We’re all familiar with countless artistic portrayals of the Holy Family. It’s safe to say there are more portraits of the Holy Family than of any royal family, let alone any ordinary family. And, of course, we have them here on display in the familiar Christmas scene. Such nativity scenes invite us to appreciate the circumstances of Christ’s birth, to consider the concrete reality of God becoming one of us, a human being like ourselves.
But, of course, nativity scenes are also somewhat artificial. The figures appear frozen in time. All the participants who came and went at different times in the actual story all appear together and seem stuck in one moment. And, of course, we have so sentimentalized the story that, even though we are staring at a less than optimal setting in which to give birth under obviously sub-standard conditions, we hardly think at all about that aspect of the story.
And yet, if we but read the Christmas story as told by Matthew and Luke – certainly if we do so without passing it though the filters of holiday sentimentality, if we read it as if we’d never heard any of it before – then what do we find? An unmarried teenage girl is inexplicably pregnant, but her fiancé marries her anyway, based on a dream he had. She gives birth far from home, in a barn, with some animals for company and some strangers for visitors. In the ancient world – indeed for much of human history in most of the world – childbirth was a dangerous, life-threatening experience. Assuming mother and child both made it safely through that, there were further threats in the form of diseases that carried away both rich and poor. And, of course, most people were poor, and so everyone in a typical family – adults and children – lived close to the margin, often hungry or in danger of becoming so. And if you were poor – then as now - you were almost certainly also politically powerless, and that could pose problems too – as it definitely does for the Holy Family in today’s Gospel reading. It should not challenge our imagination to picture the Holy family’s situation. Our contemporary world is full of political refugees. We think of the especially tragic situations in Syria and parts of Africa and all the people those conflicts have displaced, perhaps permanently. But, right here in our own country, we also have immigrants who came here to escape political persecution or oppression. That’s what Jesus, Mary, and Joseph had to do, immigrating to Israel’s ancient enemy Egypt, to escape King Herod the Great’s “killing fields.”
Many families – then as now – experienced similar problems. The Incarnation wasn’t some sentimental novel. When for us and for our salvation he came down from heaven (as we say so routinely in the Creed), it was for real.

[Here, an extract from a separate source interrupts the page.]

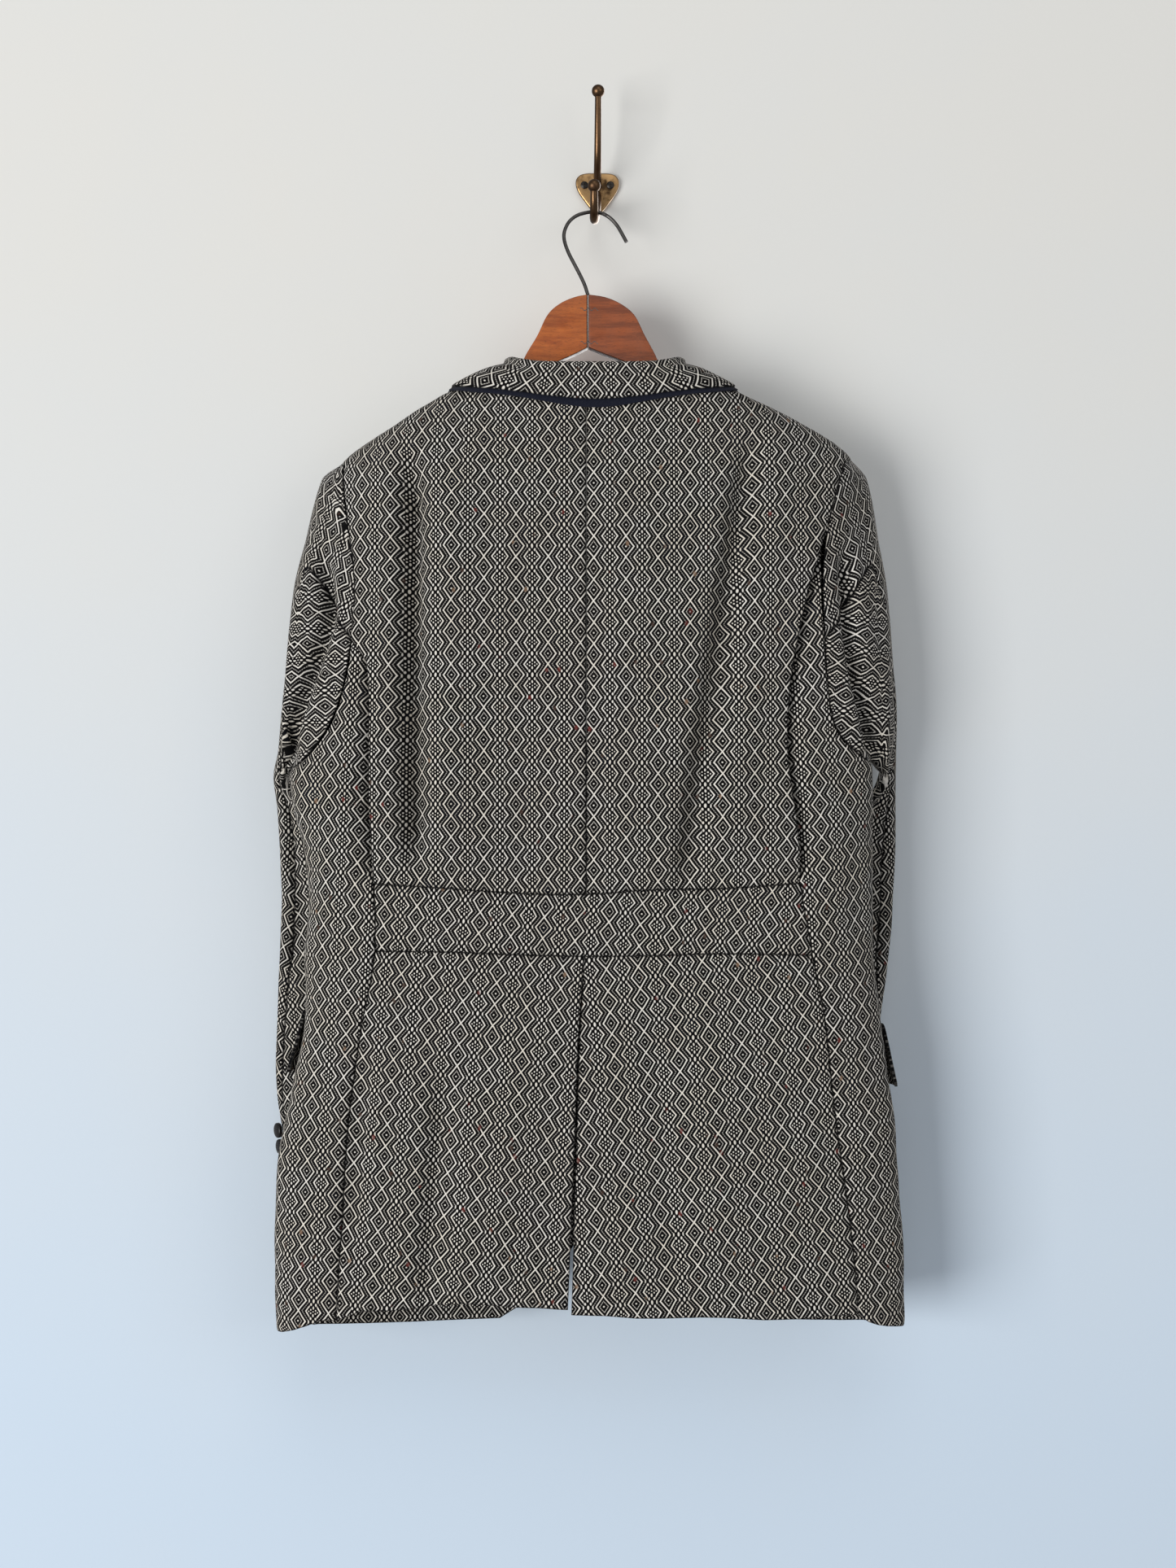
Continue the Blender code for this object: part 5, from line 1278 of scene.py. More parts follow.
def with_object(piece, other, **settings):
    """Cuts another object out of a piece, or joins it on, and removes that object."""
    make_active(piece)
    applied(piece, "BOOLEAN", object=other, **settings)
    bpy.data.objects.remove(other)


def smoothed(degrees):
    """Smooth shading on the active piece, with the edges that are sharper than an angle kept."""
    bpy.ops.object.shade_smooth_by_angle(angle=math.radians(degrees))


def grid_piece(name, points):
    """A sheet of faces through a grid of points."""
    rows, cols = points.shape[:2]
    deselect()
    bpy.ops.mesh.primitive_grid_add(x_subdivisions=cols - 1, y_subdivisions=rows - 1, size=1)
    piece = bpy.context.object
    piece.name = name
    piece.data.vertices.foreach_set("co", np.ascontiguousarray(points, np.float32).reshape(-1))
    piece.data.update()
    return piece


def cloth(name, points, normals, weave, thickness, finish):
    """A wall of cloth with its outer face through a grid of points, and its weave's coordinates."""
    ahead = np.cross(np.diff(points, axis=1)[:-1], np.diff(points, axis=0)[:, :-1])
    if (ahead * normals[:-1, :-1]).sum() < 0:
        points, weave = points[:, ::-1], weave[:, ::-1]
    piece = grid_piece(name, points)
    mesh = piece.data
    corners = np.empty(len(mesh.loops), np.int32)
    mesh.loops.foreach_get("vertex_index", corners)
    mesh.uv_layers[0].name = WEAVE_MAP
    mesh.uv_layers[0].data.foreach_set("uv", weave.reshape(-1, 2)[corners].astype(np.float32).reshape(-1))
    # Painted seam shade: 1 at every edge of the piece, fading inward; the tweed darkens its colour by it
    painted_seam_shade = np.exp(-np.minimum.reduce(grid_lengths(points)) / EDGE_SHADE_WIDTH)
    shade = mesh.attributes.new(SEAM_SHADE_ATTRIBUTE, "FLOAT", "POINT")
    shade.data.foreach_set("value", painted_seam_shade.reshape(-1).astype(np.float32))
    mesh.update()
    applied(piece, "SOLIDIFY", thickness=thickness, offset=-1)
    smoothed(50)
    mesh.materials.clear()
    mesh.materials.append(bpy.data.materials[finish])
    return piece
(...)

God became one of us, part of our world, a member of a family, a family struggling to make ends meet from crisis to crisis.

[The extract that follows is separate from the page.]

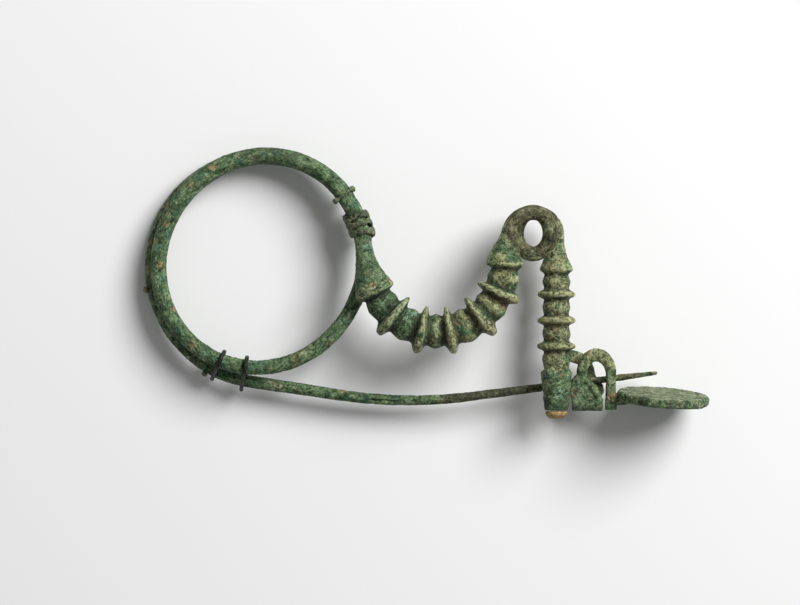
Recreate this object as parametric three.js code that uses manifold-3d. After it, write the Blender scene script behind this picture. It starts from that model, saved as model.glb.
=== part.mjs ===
// A bronze fibula brooch, in millimetres, lying on its side with +Z up.
// One bar of bronze runs from the point of the pin through the spring, the first flare, the bow,
// the second flare and the small loop to the end of the leg. The catch, its arch and the disc foot
// are forged from the same metal. Tie wires hold the two coils of the spring together.
// The bar is turned straight, as a lathe profile, and then bent along its route.
// It is drawn in a flat view first, with the spring's centre at the origin, +X along the brooch,
// +Y up the leg and +Z towards the viewer, and laid down at the end.
import * as THREE from "three";
import { mergeVertices } from "three/addons/utils/BufferGeometryUtils.js";
import Module from "manifold-3d";

const wasm = await Module();
wasm.setup();

const degrees = Math.PI / 180;
const weld = 1e-4;

// Spring: nearly two turns of round bar. The inner coil is a little oval and thins along its length,
// and the outer coil is rounder and drifts outwards
const barDiameter = 4.6;
const outerCoilDiameter = 3.9;
const thinningStart = 100;
const thinningEnd = 300;
const coilGap = 0.3;
const springRadius = 27.7;
const springOval = 0.8;
const ovalAngle = 60;
const ovalFadeStart = 400;
const ovalFadeEnd = 480;
const springAngle = 9.5;
const springSweep = 616.7;
const springDrift = 4.4;
const driftSweep = 197;

// Pin: straight, one slow bend, straight again to its point
const pinRootLength = 23.1;
const pinBendRadius = 127;
const pinBendSweep = 15.8;
const pinFreeLength = 50.5;
const pinRootDiameter = 3.3;
const pinRootTurn = 20;
const pinTaperLength = 102;
const pinNeckDiameter = 1.75;
const pinPointLength = 10;
const pinTipDiameter = 0.9;
const pinTipRound = 0.25;
const pinClearance = 0.4;

// Bow: an arc hung between two flares, with keeled beads between sharp collars
const bowX = 46.7;
const bowY = -0.6;
const bowLift = 2.4;
const bowRadius = 17.9;
const bowStart = 203.1;
const bowEnd = 360.8;
const collarAngles = [229.8, 256.8, 280.7, 309.0, 335.3];
const collarDiameter = 12.7;
const lastCollarDiameter = 12.0;
const collarEdge = 1.7;
const collarBaseShare = 0.66;
const collarBaseReach = 0.3;
const waistReach = 0.45;
const collarShoulder = 0.16;
const collarFlat = 0.33;
const waistDiameter = 7.8;
const beadDiameter = 8.4;
const beadSwell = 1.0;
const firstRimDiameter = 11.0;
const secondRimDiameter = 10.1;
const rimEdge = 1.2;
const rimRound = 0.1;
const rimUndercut = 0.3;
const rimNeck = 0.5;
const firstFlareCurve = 1.7;
const secondFlareCurve = 1.4;
const secondFlareIntoLoop = 2.2;

// Small loop at the top: one and a half turns of thinner bar
const loopX = 72.25;
const loopY = 7.6;
const loopHalfWidth = 4.45;
const loopHalfHeight = 5.5;
const loopSpread = 1.8;
const spreadFadeStart = 20;
const spreadFadeEnd = 150;
const loopBar = 4.0;
const loopGap = 1.1;
const loopTurns = 1.5;

// Leg: straight, with a rim, three collars, keeled beads and a tapering end block
const legRimBelowLoop = 9.3;
const legCollarPitch = 6.93;
const legCollars = 3;
const legRimDiameter = 8.9;
const legCollarDiameter = 10.3;
const legCollarEdge = 1.5;
const legWaistDiameter = 6.6;
const legBeadDiameter = 7.6;
const blockTopDiameter = 8.4;
const blockEndDiameter = 6.5;
const blockLength = 10.1;
const blockNeck = 1.0;
// How the leg widens to its rim and the block narrows to its end: shares of the length and of the change
const legFlare = [[0.3, 0.04], [0.65, 0.37], [0.9, 0.8], [1, 1]];
const blockTaper = [[0, 0], [0.12, 0.16], [0.6, 0.8], [1, 1]];

// Fill in the leg's broken end
const fillDiameter = 5.9;
const fillLength = 2.0;
const fillSocketDiameter = 4.4;
const fillSocketDepth = 1.6;
const fillClearance = 0.3;

// Catch: an arm from the leg, a folded gutter for the pin and an arch over to the foot
const plateFromLeg = 3.6;
const plateWidth = 8.1;
const plateWall = 1.5;
const plateTopBelowLoop = 38.9;
const plateBottomBelowLoop = 47.4;
const foldInset = 1.2;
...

I remember a friend of mine, talking to me about the challenges of being a parent, saying that he thought the fact that the human race has survived at all is itself a tribute to how families have struggled, stuck together, and pulled through.

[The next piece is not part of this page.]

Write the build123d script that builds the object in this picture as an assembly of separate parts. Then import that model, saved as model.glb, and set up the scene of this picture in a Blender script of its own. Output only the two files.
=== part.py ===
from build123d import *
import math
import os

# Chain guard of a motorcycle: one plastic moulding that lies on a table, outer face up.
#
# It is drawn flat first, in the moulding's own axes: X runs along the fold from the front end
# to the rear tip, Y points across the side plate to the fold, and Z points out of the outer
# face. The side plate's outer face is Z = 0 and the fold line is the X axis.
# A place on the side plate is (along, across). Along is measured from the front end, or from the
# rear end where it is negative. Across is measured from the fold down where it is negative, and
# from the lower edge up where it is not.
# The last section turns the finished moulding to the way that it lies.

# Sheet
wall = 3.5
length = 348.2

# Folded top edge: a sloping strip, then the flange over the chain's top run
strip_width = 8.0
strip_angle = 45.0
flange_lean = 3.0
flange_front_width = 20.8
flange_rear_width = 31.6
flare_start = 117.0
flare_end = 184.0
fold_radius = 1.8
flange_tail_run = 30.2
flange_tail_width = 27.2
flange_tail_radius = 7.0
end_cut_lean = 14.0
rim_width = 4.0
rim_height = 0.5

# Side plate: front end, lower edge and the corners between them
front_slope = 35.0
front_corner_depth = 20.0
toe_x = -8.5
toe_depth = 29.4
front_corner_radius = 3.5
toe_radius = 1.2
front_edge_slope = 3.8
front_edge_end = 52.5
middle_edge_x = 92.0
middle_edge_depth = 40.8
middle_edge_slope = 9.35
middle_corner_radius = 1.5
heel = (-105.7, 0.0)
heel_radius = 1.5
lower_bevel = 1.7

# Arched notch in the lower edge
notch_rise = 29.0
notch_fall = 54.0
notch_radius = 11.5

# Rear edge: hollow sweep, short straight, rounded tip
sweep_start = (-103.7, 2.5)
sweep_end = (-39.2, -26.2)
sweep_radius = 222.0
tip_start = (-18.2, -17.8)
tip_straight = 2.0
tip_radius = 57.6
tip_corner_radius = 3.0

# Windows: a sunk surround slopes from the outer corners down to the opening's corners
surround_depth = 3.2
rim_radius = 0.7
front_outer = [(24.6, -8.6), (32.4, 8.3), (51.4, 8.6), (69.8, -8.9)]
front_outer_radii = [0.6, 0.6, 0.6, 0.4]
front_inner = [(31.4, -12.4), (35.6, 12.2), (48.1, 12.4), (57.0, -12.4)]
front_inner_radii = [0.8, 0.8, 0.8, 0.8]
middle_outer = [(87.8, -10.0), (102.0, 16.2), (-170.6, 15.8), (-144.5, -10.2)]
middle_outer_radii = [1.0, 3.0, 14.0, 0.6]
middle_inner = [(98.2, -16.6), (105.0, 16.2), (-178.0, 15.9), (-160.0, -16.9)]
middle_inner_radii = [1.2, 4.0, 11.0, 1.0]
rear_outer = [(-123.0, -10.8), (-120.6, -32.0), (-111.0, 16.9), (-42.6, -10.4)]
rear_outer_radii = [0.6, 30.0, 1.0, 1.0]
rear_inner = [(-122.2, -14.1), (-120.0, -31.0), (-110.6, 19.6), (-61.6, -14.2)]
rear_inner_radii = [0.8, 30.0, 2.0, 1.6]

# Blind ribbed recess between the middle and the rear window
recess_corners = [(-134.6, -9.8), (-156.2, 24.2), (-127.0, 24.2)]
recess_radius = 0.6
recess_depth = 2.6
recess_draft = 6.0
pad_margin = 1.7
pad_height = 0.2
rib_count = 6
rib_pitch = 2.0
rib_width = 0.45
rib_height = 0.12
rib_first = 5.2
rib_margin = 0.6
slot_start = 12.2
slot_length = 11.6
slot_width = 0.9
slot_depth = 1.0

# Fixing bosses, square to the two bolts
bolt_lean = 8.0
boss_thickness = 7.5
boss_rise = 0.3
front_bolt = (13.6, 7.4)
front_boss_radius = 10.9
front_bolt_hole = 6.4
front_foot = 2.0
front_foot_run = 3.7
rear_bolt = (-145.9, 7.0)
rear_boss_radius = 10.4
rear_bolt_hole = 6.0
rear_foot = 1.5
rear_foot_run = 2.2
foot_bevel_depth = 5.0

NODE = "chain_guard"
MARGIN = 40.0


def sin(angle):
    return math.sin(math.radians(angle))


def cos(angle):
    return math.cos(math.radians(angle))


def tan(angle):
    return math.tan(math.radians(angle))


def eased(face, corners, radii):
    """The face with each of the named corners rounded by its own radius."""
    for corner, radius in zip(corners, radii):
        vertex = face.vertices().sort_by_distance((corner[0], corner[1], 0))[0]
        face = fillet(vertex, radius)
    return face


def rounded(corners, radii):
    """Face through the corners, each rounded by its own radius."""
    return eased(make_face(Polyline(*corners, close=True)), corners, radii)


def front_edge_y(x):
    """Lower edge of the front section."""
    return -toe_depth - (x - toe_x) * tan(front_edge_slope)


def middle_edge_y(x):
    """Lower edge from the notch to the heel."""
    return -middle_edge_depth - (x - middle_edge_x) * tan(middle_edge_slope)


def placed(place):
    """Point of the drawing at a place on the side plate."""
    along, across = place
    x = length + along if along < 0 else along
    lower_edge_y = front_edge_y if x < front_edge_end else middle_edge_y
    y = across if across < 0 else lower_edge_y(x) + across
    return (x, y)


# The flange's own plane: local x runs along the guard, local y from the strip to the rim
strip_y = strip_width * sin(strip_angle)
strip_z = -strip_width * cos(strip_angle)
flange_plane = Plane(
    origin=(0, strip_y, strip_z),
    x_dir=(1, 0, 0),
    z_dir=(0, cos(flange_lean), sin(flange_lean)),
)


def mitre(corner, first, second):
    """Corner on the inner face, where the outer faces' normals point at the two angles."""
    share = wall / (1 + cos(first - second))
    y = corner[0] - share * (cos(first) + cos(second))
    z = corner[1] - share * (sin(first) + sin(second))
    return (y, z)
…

Of course, the Holy Family had some special help – Joseph’s dreams, for example. But, if the Incarnation means that in the Holy Family God himself has experienced and identified himself with our lifelong stresses and insecurities, then the corollary also follows from that – that God is present with us too, to sustain us in our stresses and insecurities. And even without any special dreams, we do have God’s word directing us to stick together and support one another – as the saying goes, for richer or for poorer, in sickness and in health. We have God’s word directing us to put on, as Paul says, heartfelt compassion, kindness humility, gentleness, and patience, bearing with one another and forgiving one another.
Homily for the Feast of the Holy Family, Immaculate Conception Church, Knoxville, TN, December 29, 2013.